I jeszcze coś, ja piekłam ten pasztet i piekłam i wciąż byl rzadki taki, w końcu go wyciągnęłam i jak ostygł to sie zwarł.

Składniki:
* 700 g ugotowanej fasoli mung
* 1 słoik suszonych pomidorów z oliwy
* 700 ml przecieru pomidorowego lub 2 puszki pomidorów z zalewy bez skórki
* 2 kajzerki
* 6 ząbków czosnku
* 2 łyżki suszonej bazylii
* 1 łyżka soli
* 2 cebule

Najpierw mielimy bułki w malakserze. Ja dałam świeże ale ponoć maja byc1-2 dniowe. Bulki przełożyć do jakiejś miski. W tym czasie podsmażyć cebulkę do zrumienia.
Fasolę razem z odlanymi z zalewy pomidorami suszonymi, pomidorami z puszki (lub przecierem pomidorowymi) solą, czosnkiem, i bazylią mielimy drobno w malakserze lub blenderze.
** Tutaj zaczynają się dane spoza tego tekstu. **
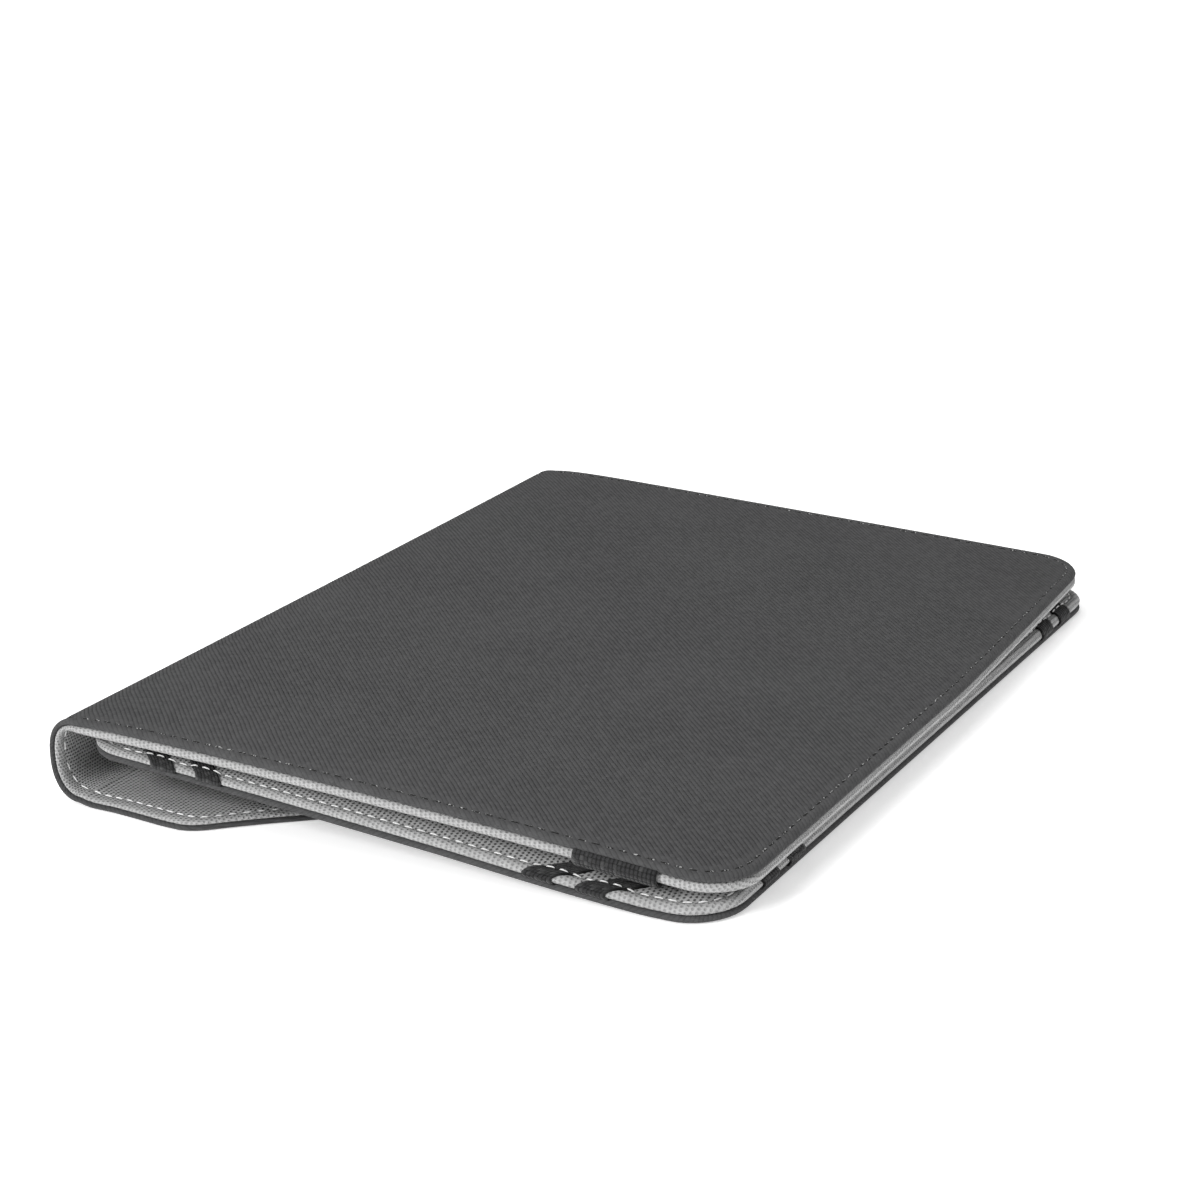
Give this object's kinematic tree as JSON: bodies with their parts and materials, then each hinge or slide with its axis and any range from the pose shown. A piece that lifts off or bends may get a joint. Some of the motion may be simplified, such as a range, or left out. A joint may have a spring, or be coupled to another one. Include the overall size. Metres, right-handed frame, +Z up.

Gdy masa jest w miarę gładka i wymieszana dokładamy podsmażoną cebulkę i zmieloną bułę. Całość mieszamy już ręcznie, próbujemy (w miarę potrzeby doprawiamy), przekładamy do natłuszczonej i wysypanej bułką tartą foremki i pieczemy około 60-80 minut w temperaturze 180-200 C.



sobota, 7 kwietnia 2012

Wielkanoc

To ciasto jest prawie identyczne z ciastem które jako 1wszy przepis zagościło na moim blogu.
Tak wiec dobrze sie składa bo akurat rok minal jak zaczęłam bawić sie w pisanie.
Rożnica miedzy tymi dwoma ciastami jest w ilości składników i rodzaju orzechów. Smak jest równie dobry, chociaż tamten torcik uważam za przebój.
Jak juz wtedy pisałam pieczenie nie jest moja domena. Zdarza sie przypadkiem. Po prostu raz na jakis czas wpada mi w ręce przepis który chętnie bym skonsumowała. Jeśli jednocześnie pojawi sie nagła ochota na pieczenie to nie ważne która godzina i czy mam wszystkie składniki, (lecę wtedy do sklepu) piekę. I tak to ciasto powstało w zwykły powszedni dzień w którym o 19.30 stwierdziłam, piekę. Ciasto jest trochę jak browni ( trochę się kruszy) można zatem użyć formy jakiej sie chce ja zrobiłam w babce z kominkiem.

Składniki:

- 125. masła
- 125 brązowego cukru
- 1 łyżeczka cynamonu
- 4 jajka
- 125 gorzkiej czekolady 70% cacao
- 125 orzechów włoskich, zmielonych/utartych

Piekarnik rozgrzać do 160 stopni. W misce miksować masło z cukrem i cynamonem ok. 5 minut. Dodać oddzielone żółtka. Dodać rozpuszczona i ostudzona czekoladę a następnie zmielone orzechy. Białka ubić na piane i partiami dodawać do reszty ciasta. Przełożyć do formy. Piec ok 50 min. Poczekać jak ostygnie i dopiero wyciągać z formy. Mozna udekorować rozpuszczona biała czekolada i polówkami orzechów.